Exercise goal: Keep only the lines from the top of the listing through the one with "back + inset", and reproduce them unaltered.

Collected material:
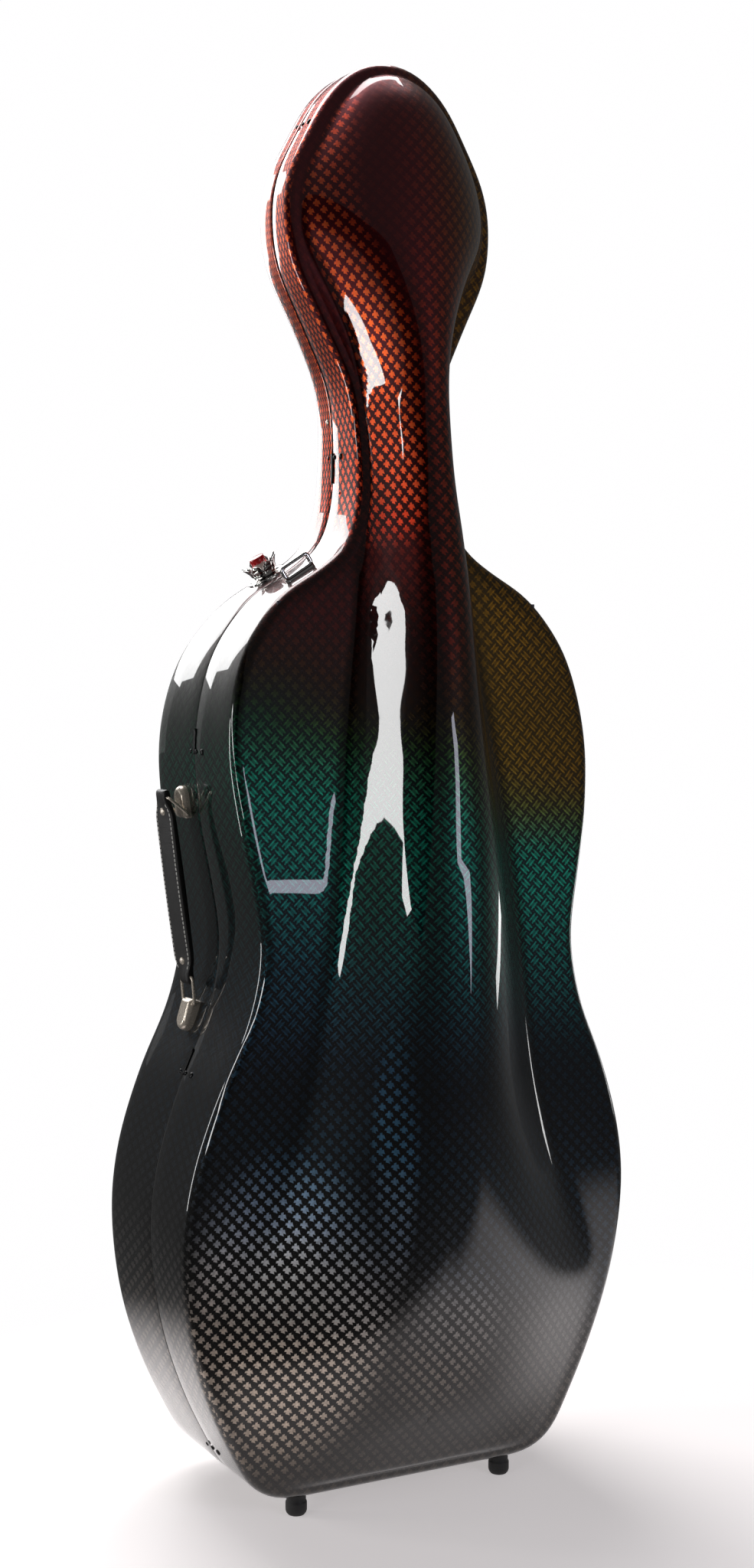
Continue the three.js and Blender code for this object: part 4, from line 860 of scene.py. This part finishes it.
def bow_pocket(hand):
    """A sewn fabric pocket, open at the bottom, with a bound edge."""
    low, high = (to_case(corner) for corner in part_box(f"{hand}_bow_pocket"))
    middle, half = (low[0] + high[0]) / 2, (high[0] - low[0]) / 2 - 0.6
    back, front = low[1] + 0.4, high[1] - 0.4

    def section(z, inset, bulge):
        width, reach = half - inset, (front - back - 2 * inset) * bulge
        return np.array([(middle + width * math.copysign(abs(math.cos(t)) ** 0.55, math.cos(t)),
                          back + inset + reach * math.sin(t) ** 0.6, z) for t in np.linspace(0, math.pi, 15)])

    zs = [low[2] + 0.5, low[2] + 3, low[2] + 10, low[2] + 30, high[2] - 16, high[2] - 8, high[2] - 3, high[2] - 0.6]
    bulges = [1.0, 0.98, 0.95, 0.97, 0.95, 0.85, 0.6, 0.25]
    outer = [section(z, 0.0, b) for z, b in zip(zs, bulges)]
    inner = [section(z, 1.8, b) for z, b in zip(zs[:-1], bulges[:-1])]
    pocket = make(f"{hand}_bow_pocket_cloth", loft(outer + inner[::-1]), "lid", "lining", f"{hand}_bow_pocket", 60)
    path = section(low[2] + 0.8, 0.9, 1.0)
    path = np.vstack([path, [(middle + (half - 1) * s, back + 0.9, low[2] + 0.8) for s in (-0.6, 0, 0.6)]])
    edge = sweep_ring(path, (0, 0, 1), superellipse(1.3, 1.3, 2, 8))
    binding = make(f"{hand}_bow_pocket_binding", edge, "lid", "lining", material=FINISHES["padding"])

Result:
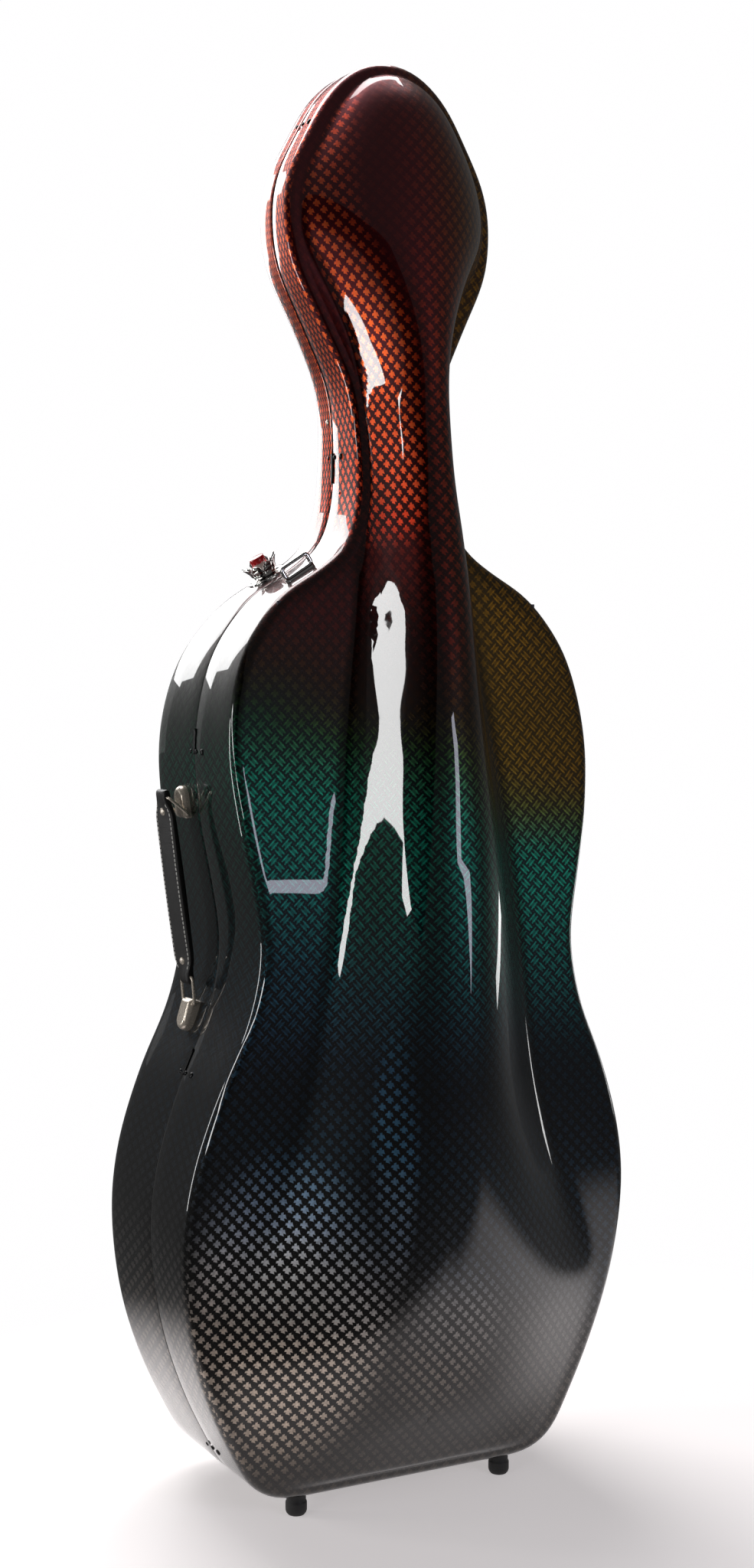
Continue the three.js and Blender code for this object: part 4, from line 860 of scene.py. This part finishes it.
def bow_pocket(hand):
    """A sewn fabric pocket, open at the bottom, with a bound edge."""
    low, high = (to_case(corner) for corner in part_box(f"{hand}_bow_pocket"))
    middle, half = (low[0] + high[0]) / 2, (high[0] - low[0]) / 2 - 0.6
    back, front = low[1] + 0.4, high[1] - 0.4

    def section(z, inset, bulge):
        width, reach = half - inset, (front - back - 2 * inset) * bulge
        return np.array([(middle + width * math.copysign(abs(math.cos(t)) ** 0.55, math.cos(t)),
                          back + inset + reach * math.sin(t) ** 0.6, z) for t in np.linspace(0, math.pi, 15)])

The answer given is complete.